Friday, December 5, 2008

Mumbai Tragedy

Terrorists strike again. This time, the centre of the havoc turned to Asia, to the origin of Indian civilisation, and to the city which is to be a burgeoning metropolis in one decade. Countless innocent hotel dwellers have been held hostage and the death toll is still on the rise, prickling every nerve of those people who are concerned about this tragedy, who grieve over it and who are plodding to seek justice for the victims in this upheaval.

Unavoidably, it makes people think of the U.S.A, who had experienced a similar attack seven years ago, when the explosion of Twin Tower shattered the peaceful dreams of many Americans, and relived the fright and terror they had experienced 60 years ago, when Japanese flights bombed its naval base in Pearl Habour, along with the defeat of the "invincible" Pacific Fleets.

Ironically, history chose to relive this horror, not once, not twice, but like a sharp needle inside a bag, prickling occasionally yet hidden hideously. Mumbai attack emanates that the serpent is letting loose its tooth again. It not only went for the kill this time, it also went for the terror, which is definitive to its terrorist nature, or as somebody puts it, "serpent nature". Suspense is all they want, they want to see the world shock with anxiety, and so put loop nooses around the necks of hostages, waiting to tighten them at any time to hear the world moan, to stoke the fire of their anger.
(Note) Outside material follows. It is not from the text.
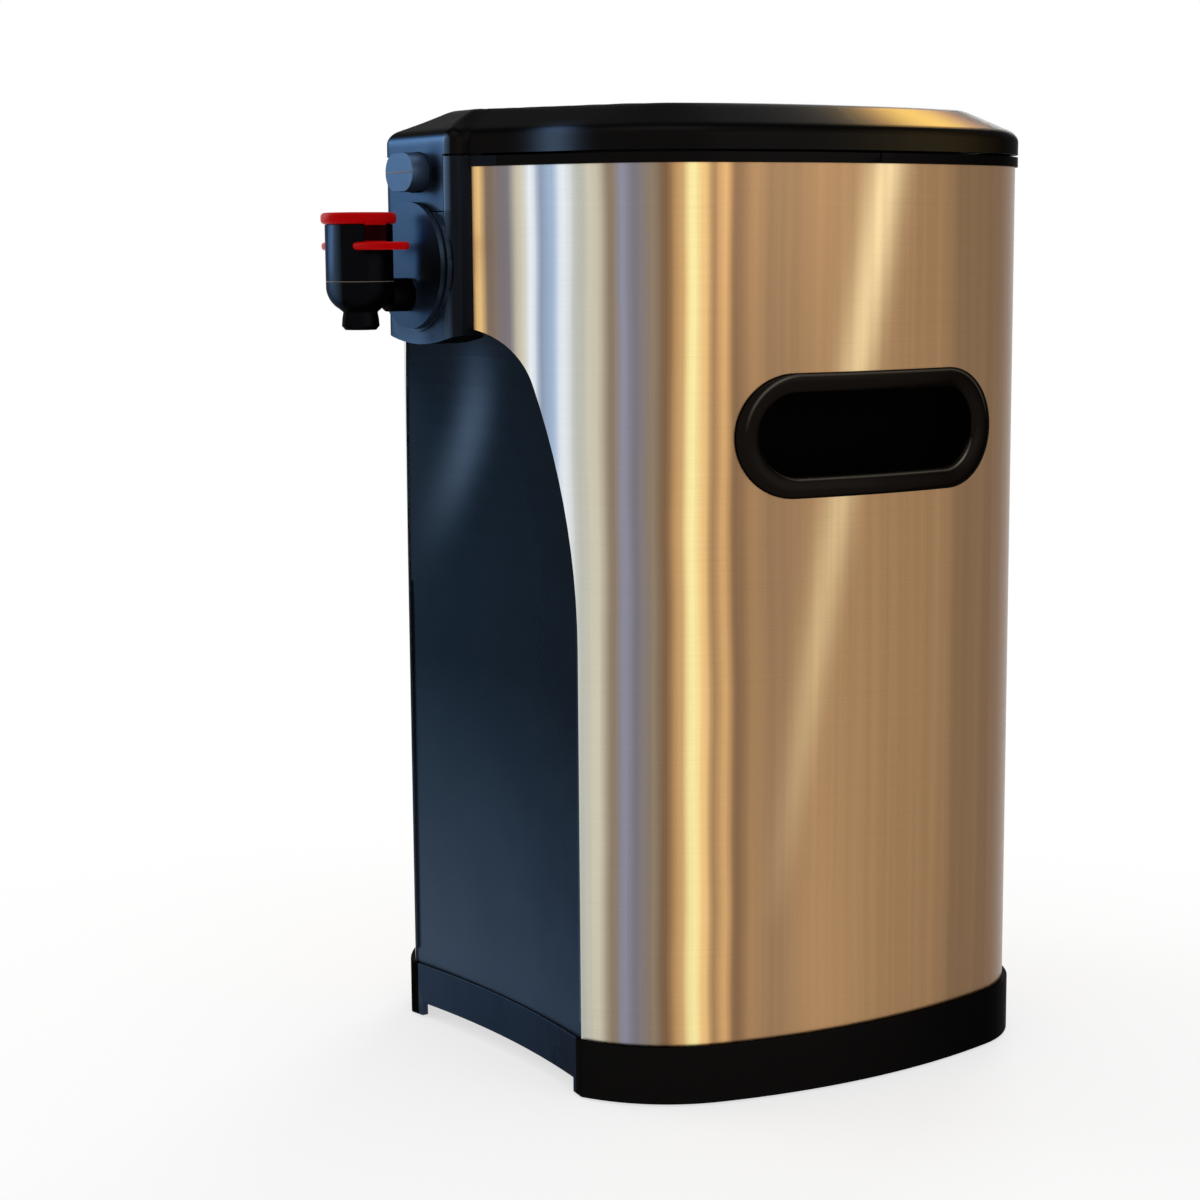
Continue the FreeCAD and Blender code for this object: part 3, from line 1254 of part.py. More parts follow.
def make_lift_sides():
    """The lifting gear on both sides, and the screws of its brackets."""
    make_lift_side(-1, "left")
    make_lift_side(1, "right")
    screws = []
    for name, side, y, z in bracket_screw_places():
        outer = dim("liner_half_width") + dim("bracket_thick")
        length = size(2.6)
        start = (outer - length) if side > 0 else -outer
        screws.append(screw("bracket_screw_" + name, "x", (start, y, z), length, dim("small_screw_radius"),
                            head_above=side > 0))
    keep(group("bracket_screws", screws), "bracket_screws")


def bracket_screw_places():
    """Name, side, y and z of the two screws of each spring bracket."""
    spots = []
    for word, side in (("left", -1), ("right", 1)):
        for row, shift in (("front", -6.0), ("back", 6.0)):
            spots.append((row + "_" + word, side, dim("spring_at") + shift, dim("bracket_high") - 4.0))
    return spots


def make_catch():
    """The push catch behind the chamber: two ears, a pin and a lever whose tooth goes over the platform."""
    half = dim("catch_half_width")
    pivot_y, pivot_z = dim("catch_pivot_y"), dim("catch_pivot_z")
    ears = []
    for side in (-1, 1):
        ear = box("catch_ear_%d" % (side + 1), side_span(side, half + 1.2, half + 3.2),
                  (dim("liner_back"), pivot_y + 3.5), (pivot_z - 6.0, pivot_z + 6.0))
        hole = cylinder("catch_ear_hole_%d" % (side + 1), "x", dim("catch_pin_radius") + 0.03,
                        (-20.0, pivot_y, pivot_z), size(40.0))
        ears.append(cut("catch_ear_done_%d" % (side + 1), ear, [hole]))
    keep(group("catch_ears", ears), "catch_ears")
    keep(cylinder("catch_pin_rod", "x", dim("catch_pin_radius"), (-half - 3.8, pivot_y, pivot_z), half * 2 + 7.6),
         "catch_pin")
    lever = box("catch_lever", (-half, half), (pivot_y - 1.9, pivot_y + 1.9), (pivot_z - 17.0, pivot_z + 4.0))
    boss = cylinder("catch_boss", "x", size(3.0), (-half, pivot_y, pivot_z), half * 2)
    tooth = box("catch_tooth", (-half, half), (pivot_y - 4.9, pivot_y), (pivot_z - 17.0, pivot_z - 13.6))
    bore = cylinder("catch_bore", "x", dim("catch_pin_radius") + 0.06, (-20.0, pivot_y, pivot_z), size(40.0))
    keep(cut("catch_done", fuse("catch_whole", [lever, boss, tooth]), [bore]), "platform_catch")


# Lid and its latch


def add_loft(body, name, low_sketch, high_sketch, kind):
    """A straight loft between two outlines, added or taken away."""
    feature = body.newObject("PartDesign::" + kind, "%s_%s" % (body.Name, name))
    feature.Profile = low_sketch
    feature.Sections = [high_sketch]
    feature.Ruled = True
    return feature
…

They are fighters, but they are fighting for nothing. Indiscriminate shooting at a 5-star hotel is not the way to get what they want, not in this world when the majority are law-abiding and are determined to fashion a peaceful life.

One pathetic fact in this attack was that the passport holders of the most developed countries turned out to be the prior targets in this human-slaughtering. Those gunmen knew exactly what they want, they want those who are the most influential to stand closest to the abyss, and to be the first to slide down the precipitous cliff where no life can hang on safely. They want the revenge, they want the retribution. That, is the most sadistic side of human nature, when moral code no longer guides people's way of thinking and doing.

The death of the young Singaporean lawyer evokes my memory of the novel "Hijack". The description of the extreme fear and anxiety experienced by the Canadian hostage still makes me shudder involuntarily. His pleading for life, his prayers towards the god and his strong love for his family did not shield him from his predestined doom. As the words put, "he fell like a bird with broken wings, to where no light can be seen, no voice can be heard, no thoughts can flow as freely as they used to". I wonder if the young lawyer, in her prime age and anticipating for a promising future, experienced the same trauma in the last minute of her life, if she ever pleaded with a bleeding heart, if she ever lived out of her terror and welcomed her death with ease.

When a flower is plucked off before it is fully blossomed, it irks the gardener to find the mischievous plucker. But when it comes to the lives of humans, when it is not merely a flower, but a florescence, or more severely, a flowerbed, it is not the mere criminal to be blamed for, but the whole syndicate behind this murky business.

I moan for those victims who were robbed of their lives in such a ferocious way, I sympathise with those living people who are now bereft and waiting for their incurable wounds to be healed, I feel even more sorrowful for those attackers who dipped their hands in other people's blood, for their "greater freedom".

When some people are superior to others, the beer goes sour. But does absolute equility exist, given that differentiation and variety in species is the foundamental law of nature?

And, should any discontentment or even loathing be expressed only by violence?